Anyhoo, the point of all that is that when there is a lot of rain, they try to prevent the lake from getting too high, which in turn means that they won't have to dump as much fresh water out either side of the lake. All of the drainage in the county flows through a series of gates before it gets to the lake. In our case, the drainage ditches along side State Road 70 flow to a slough (pronounced "slew", and sort of a wide, shallow, swampy stream), and thence to the lake. There is a gate on the slough.

If that gate is closed, the highway ditch backs up, and there is no place for the runoff from my property to go. If there is enough rain, the highway ditch gets about 6" higher than many areas on my property, and I get that much flooding. The flooding will persist until they open the flood gate. Two years ago, it lasted two months! Right after the hurricanes, they weren't as concerned with the environmentalists on the coasts and they dumped as much water as they could as quickly as they could, and the flooding lasted only about 2 days after each storm.

The water all has to go somewhere -- it's a delicate dance between storing it on my property (sometimes it seems like it'sall of the water /forums/images/graemlins/crazy.gif), allowing it to go into the lake, and/or dumping it into the estuaries.

There are only two fool-proof solutions for me. (1) Dynamite the flood gate. (2) Bring in enough fill to raise my entire property about 1 foot. That would be about 8,000 or so cubic yards, and it would kill a lot of the native landscaping, so that isn't going to happen. I'm just going to have to live with a certain amount of flooding when the gate is closed. When the flood gate is open, my entire property is nicely dry within hours after a storm -- there are no actual permanent wetland areas.

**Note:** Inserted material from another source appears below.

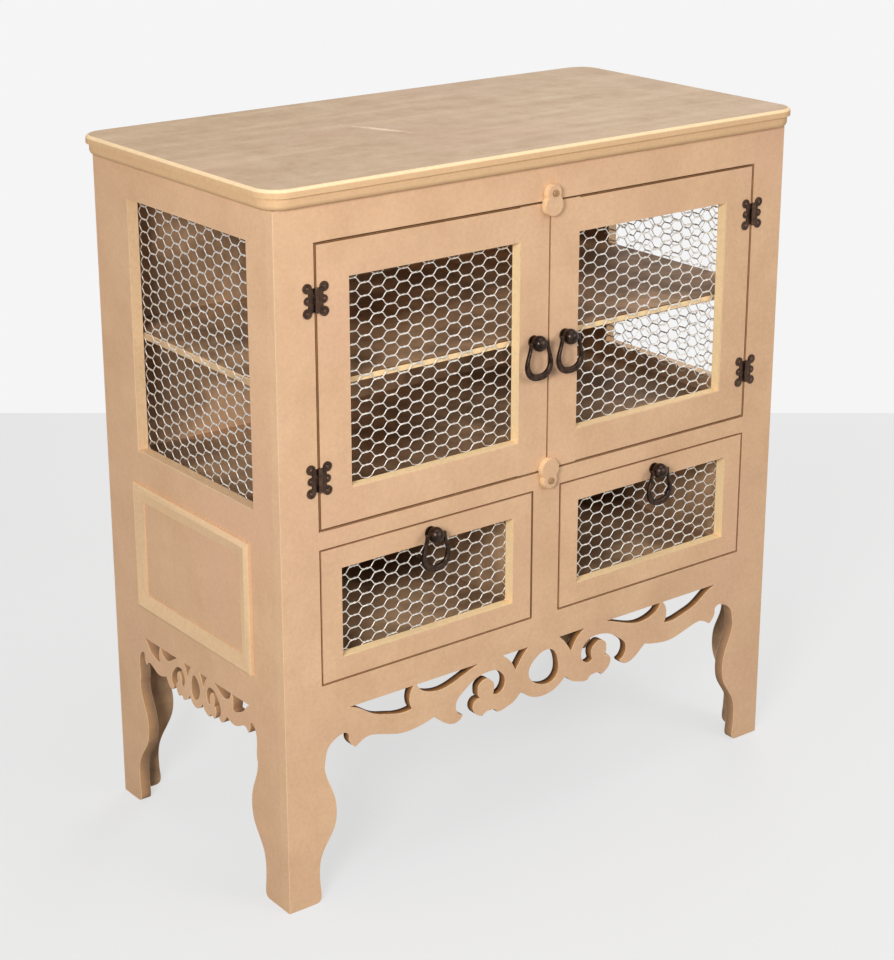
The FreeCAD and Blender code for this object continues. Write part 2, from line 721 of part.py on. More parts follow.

I do have some intermediate solutions to control areas which are more prone to flooding than others. Most of it was created when I raised the driveway high enough to stay dry for the entire length of the property; about 800'. The area on the "short" side of the property cannot drain over the road. In the attached rough drawing of my site plan, it's the area at the bottom of the property, below the dashed lines showing the driveway. I'm going to create some drainage swales and some pipes under the driveway to transfer the water to the side where it will continue to drain. Some of the areas will be built up a little. I expect the work to take several years at my current speed. We'll never be able to prevent all the flooding, but we can make it easier to live with it.